The acting here is rock solid too, with characters you actually give a damn about. Even though there are no women in this movie (A bold and refreshing change) this film is well balanced. Unlike say; CLIFFHANGER with Stallone (A film I love by-the-way). Which is SO unbalanced with ALL the male characters given alpha male roles, no contrast! But in THE THING, the writing is superb as each person having a legitimate place in the movie, & not just a punchbag for the lead actor.
THE THING is also a superb mystery/thriller, with the monster hiding inside other people, you feel like YOU can't trust anybody. Together with JOHN CARPENTER'S masterful direction puts you the viewer, right into the movie. HITCHCOCK did this superbly, making you actually feel uncomfortable. I think CARPENTER nods towards HITCHCOCK more than once here!

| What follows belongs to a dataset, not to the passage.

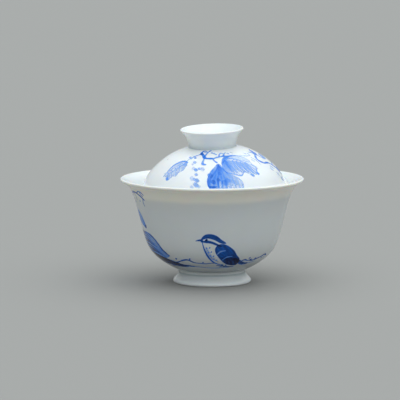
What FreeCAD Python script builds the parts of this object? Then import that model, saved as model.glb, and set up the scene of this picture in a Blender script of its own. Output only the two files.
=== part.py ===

The extras on the disc are 1st rate too.
Retrospective interviews with Carpenter, Russel and the totally exuberant Rob Bottin, physical effects man extraordinaire! (He did the monsters)
A rare treat also, an interview with Albert Whitlock visual effects master. Who has worked on films for 50 years with much of his work being invisible, because we had no idea we were looking at a special effects shot and not the real location!!!
Which all goes to make up the most intelligent, solid sci-fi/ horror/thrillers out there.